* [INSTRUCTION] Pull out every line from the listing that has the word "bends".

* [DATA ROWS]

○ ○ ○ ○

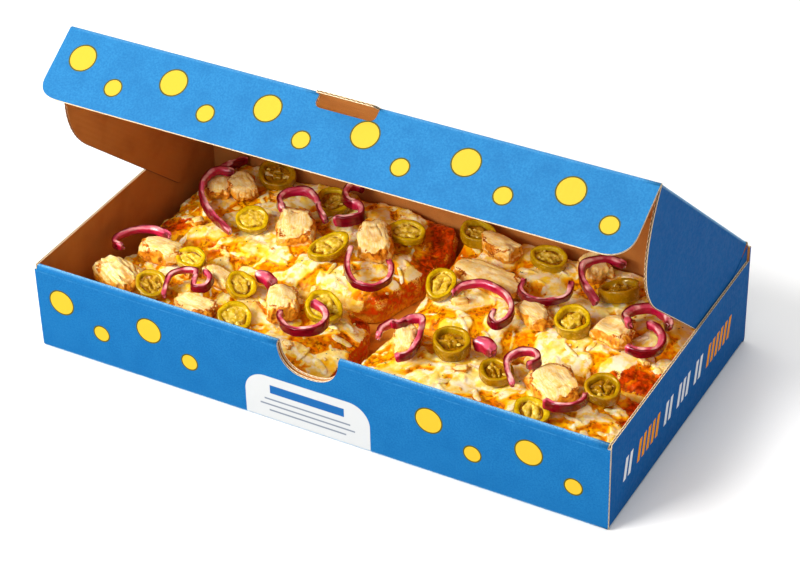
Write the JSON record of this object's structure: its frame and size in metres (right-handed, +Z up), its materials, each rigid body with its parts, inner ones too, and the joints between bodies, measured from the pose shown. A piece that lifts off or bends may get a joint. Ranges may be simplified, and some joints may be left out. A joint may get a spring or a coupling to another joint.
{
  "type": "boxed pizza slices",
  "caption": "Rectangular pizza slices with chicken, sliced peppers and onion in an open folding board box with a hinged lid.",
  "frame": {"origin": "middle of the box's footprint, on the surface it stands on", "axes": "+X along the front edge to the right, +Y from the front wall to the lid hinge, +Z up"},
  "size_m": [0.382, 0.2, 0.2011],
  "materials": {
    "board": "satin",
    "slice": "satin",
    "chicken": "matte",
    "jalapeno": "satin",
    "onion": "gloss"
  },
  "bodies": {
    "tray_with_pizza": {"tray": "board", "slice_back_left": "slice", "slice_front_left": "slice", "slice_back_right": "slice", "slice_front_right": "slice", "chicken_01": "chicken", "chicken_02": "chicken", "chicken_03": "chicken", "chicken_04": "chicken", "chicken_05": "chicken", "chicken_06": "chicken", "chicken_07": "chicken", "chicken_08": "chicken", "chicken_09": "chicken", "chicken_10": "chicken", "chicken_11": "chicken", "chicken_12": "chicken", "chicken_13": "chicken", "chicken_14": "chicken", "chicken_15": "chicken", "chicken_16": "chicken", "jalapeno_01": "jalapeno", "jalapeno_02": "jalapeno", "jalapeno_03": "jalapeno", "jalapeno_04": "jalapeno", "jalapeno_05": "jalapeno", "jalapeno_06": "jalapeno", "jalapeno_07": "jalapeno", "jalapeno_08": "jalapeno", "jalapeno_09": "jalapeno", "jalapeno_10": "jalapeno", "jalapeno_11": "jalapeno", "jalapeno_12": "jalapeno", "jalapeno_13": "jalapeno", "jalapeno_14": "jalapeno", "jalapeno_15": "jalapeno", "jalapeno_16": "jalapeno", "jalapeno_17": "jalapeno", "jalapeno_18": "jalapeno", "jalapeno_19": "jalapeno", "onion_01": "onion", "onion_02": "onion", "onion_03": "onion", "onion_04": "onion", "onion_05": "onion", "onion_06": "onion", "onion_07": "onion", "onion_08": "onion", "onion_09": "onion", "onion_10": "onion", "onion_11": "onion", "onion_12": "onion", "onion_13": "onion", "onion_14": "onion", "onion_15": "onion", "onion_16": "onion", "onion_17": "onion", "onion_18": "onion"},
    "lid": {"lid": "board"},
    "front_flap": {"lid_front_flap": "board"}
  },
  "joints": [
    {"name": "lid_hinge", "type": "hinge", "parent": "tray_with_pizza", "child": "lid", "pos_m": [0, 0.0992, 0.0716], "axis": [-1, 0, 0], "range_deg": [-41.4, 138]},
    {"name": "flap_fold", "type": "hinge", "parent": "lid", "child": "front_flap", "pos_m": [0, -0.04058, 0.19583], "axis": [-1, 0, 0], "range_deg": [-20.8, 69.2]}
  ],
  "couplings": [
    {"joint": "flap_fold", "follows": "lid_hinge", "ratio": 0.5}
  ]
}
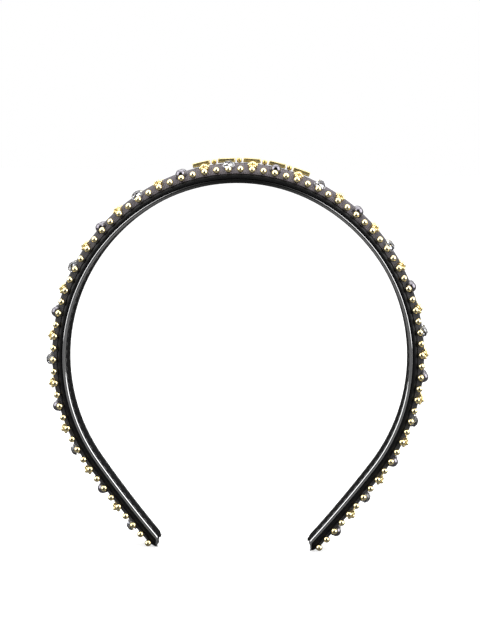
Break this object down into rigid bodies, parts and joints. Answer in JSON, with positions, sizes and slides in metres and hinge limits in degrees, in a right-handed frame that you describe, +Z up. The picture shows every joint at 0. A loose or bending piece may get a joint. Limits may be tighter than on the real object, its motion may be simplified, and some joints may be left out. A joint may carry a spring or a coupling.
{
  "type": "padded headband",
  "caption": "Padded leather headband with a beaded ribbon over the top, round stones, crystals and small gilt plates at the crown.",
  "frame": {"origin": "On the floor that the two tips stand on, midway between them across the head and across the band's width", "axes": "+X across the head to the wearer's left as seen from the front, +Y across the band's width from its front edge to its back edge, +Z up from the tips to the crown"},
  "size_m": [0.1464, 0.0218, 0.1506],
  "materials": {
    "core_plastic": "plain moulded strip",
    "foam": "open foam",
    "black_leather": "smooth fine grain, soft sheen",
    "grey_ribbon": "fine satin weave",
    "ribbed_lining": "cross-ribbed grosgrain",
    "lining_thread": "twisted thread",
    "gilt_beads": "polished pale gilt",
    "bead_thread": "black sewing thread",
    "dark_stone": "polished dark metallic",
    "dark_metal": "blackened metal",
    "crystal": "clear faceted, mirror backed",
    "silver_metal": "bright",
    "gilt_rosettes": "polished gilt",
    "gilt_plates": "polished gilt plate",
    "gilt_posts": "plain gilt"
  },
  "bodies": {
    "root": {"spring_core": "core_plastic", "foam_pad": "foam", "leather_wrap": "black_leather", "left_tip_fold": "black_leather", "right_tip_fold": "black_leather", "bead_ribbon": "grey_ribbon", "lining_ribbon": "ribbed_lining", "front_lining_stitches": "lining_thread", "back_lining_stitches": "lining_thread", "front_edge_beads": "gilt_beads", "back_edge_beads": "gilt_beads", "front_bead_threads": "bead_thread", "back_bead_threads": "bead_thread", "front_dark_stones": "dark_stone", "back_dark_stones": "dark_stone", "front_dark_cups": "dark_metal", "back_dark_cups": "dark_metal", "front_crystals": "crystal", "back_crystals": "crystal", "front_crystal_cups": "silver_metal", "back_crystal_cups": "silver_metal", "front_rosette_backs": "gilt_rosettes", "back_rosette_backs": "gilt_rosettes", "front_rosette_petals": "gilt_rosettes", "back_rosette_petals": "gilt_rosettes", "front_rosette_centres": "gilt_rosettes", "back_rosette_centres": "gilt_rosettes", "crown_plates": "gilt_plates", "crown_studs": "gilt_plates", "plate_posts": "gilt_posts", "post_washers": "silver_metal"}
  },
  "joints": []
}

○ ○ ○ ○

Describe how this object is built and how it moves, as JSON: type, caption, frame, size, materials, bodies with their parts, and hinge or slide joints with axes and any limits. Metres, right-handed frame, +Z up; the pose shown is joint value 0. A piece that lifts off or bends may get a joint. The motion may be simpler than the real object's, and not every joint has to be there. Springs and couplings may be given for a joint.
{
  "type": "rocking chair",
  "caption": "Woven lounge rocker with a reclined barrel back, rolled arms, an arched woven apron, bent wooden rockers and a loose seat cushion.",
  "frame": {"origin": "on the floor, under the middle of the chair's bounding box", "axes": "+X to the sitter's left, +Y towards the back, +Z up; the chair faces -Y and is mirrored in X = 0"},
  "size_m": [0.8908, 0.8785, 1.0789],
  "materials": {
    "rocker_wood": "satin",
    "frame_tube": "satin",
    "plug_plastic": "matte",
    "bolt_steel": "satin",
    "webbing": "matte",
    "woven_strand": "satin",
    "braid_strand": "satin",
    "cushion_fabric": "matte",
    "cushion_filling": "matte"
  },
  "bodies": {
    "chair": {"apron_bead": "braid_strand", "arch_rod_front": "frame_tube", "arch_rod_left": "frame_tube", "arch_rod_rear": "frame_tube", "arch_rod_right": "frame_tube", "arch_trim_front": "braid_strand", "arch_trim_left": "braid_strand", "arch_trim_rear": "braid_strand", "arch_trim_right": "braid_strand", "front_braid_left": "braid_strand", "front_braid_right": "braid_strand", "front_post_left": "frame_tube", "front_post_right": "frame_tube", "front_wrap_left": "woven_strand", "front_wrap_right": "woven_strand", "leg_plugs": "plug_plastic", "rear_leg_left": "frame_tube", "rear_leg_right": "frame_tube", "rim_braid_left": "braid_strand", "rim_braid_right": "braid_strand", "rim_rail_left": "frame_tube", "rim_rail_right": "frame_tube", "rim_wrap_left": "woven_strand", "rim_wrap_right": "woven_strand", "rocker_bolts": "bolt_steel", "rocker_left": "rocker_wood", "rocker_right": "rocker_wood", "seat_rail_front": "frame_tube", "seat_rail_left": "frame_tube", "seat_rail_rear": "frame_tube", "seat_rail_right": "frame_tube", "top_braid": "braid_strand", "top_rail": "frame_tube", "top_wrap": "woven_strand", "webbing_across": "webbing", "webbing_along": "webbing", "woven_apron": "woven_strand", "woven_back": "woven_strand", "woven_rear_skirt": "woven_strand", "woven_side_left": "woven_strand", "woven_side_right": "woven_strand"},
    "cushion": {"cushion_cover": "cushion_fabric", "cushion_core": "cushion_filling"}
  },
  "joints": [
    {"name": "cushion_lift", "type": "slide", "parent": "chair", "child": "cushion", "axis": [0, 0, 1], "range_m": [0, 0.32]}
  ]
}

○ ○ ○ ○

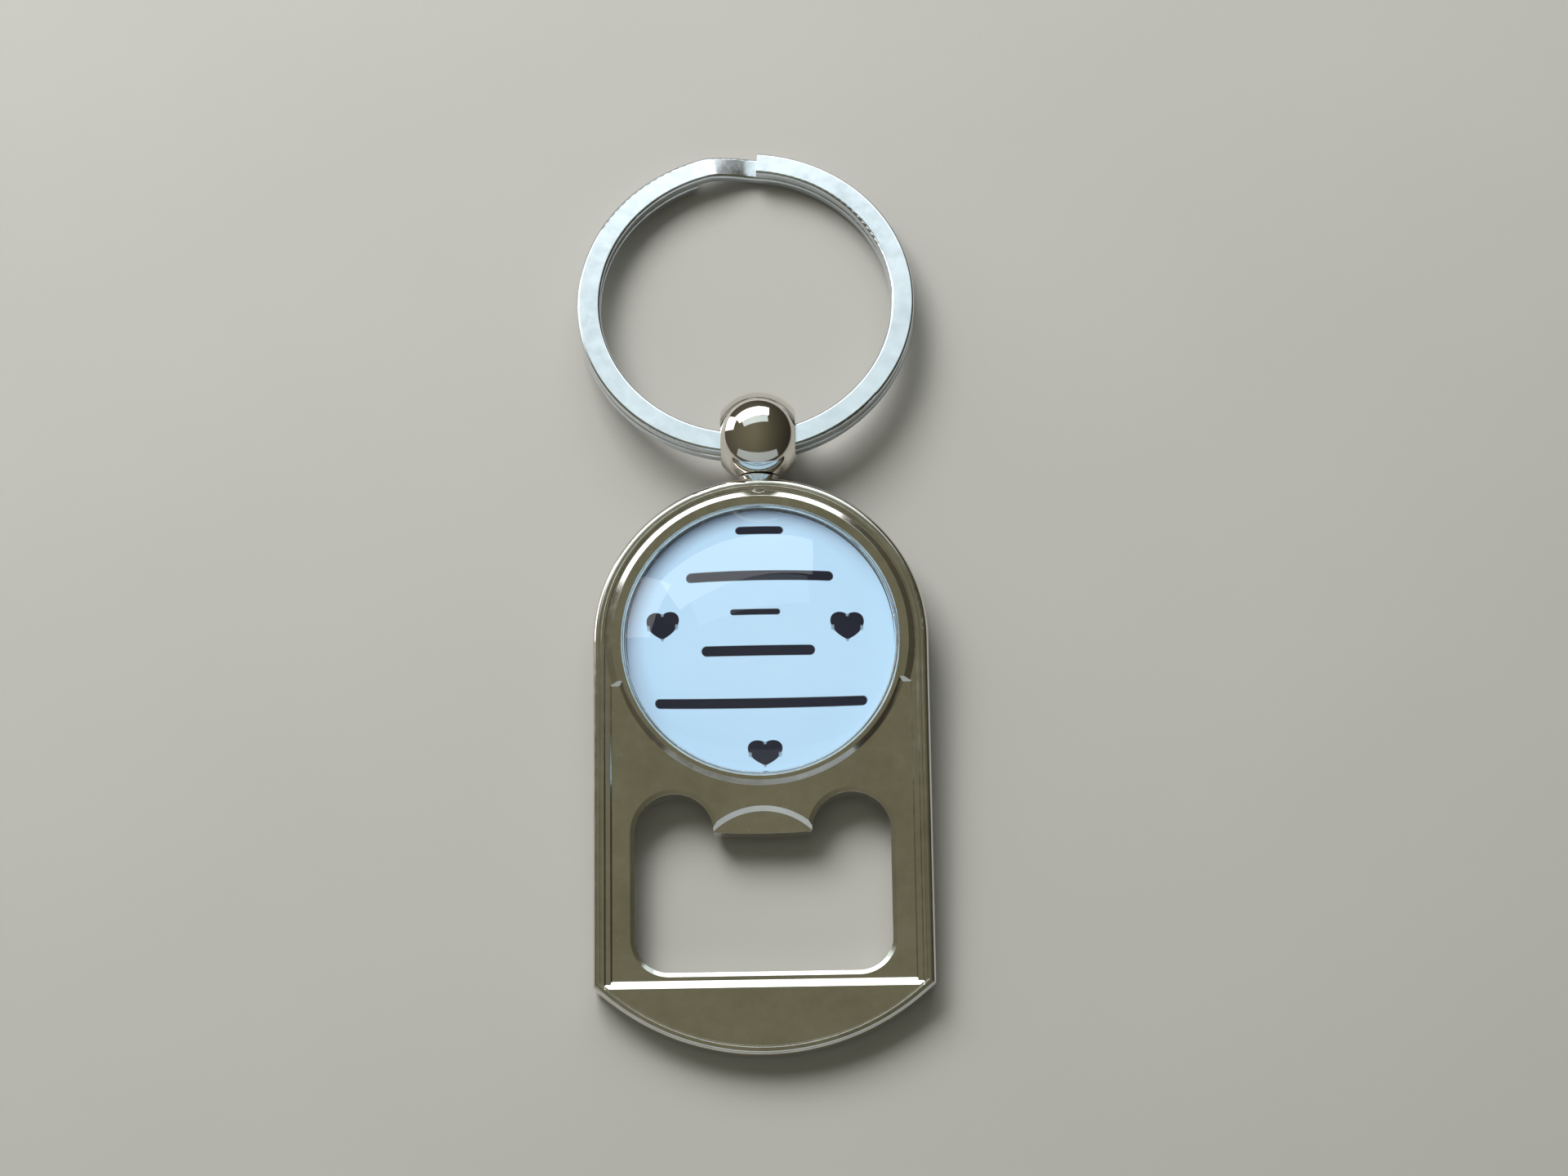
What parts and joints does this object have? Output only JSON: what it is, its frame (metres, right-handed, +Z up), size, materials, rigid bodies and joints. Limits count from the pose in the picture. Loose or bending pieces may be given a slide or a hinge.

○ ○ ○ ○

* [RESULT OF THIS TASK]
Write the JSON record of this object's structure: its frame and size in metres (right-handed, +Z up), its materials, each rigid body with its parts, inner ones too, and the joints between bodies, measured from the pose shown. A piece that lifts off or bends may get a joint. Ranges may be simplified, and some joints may be left out. A joint may get a spring or a coupling to another joint.
Describe how this object is built and how it moves, as JSON: type, caption, frame, size, materials, bodies with their parts, and hinge or slide joints with axes and any limits. Metres, right-handed frame, +Z up; the pose shown is joint value 0. A piece that lifts off or bends may get a joint. The motion may be simpler than the real object's, and not every joint has to be there. Springs and couplings may be given for a joint.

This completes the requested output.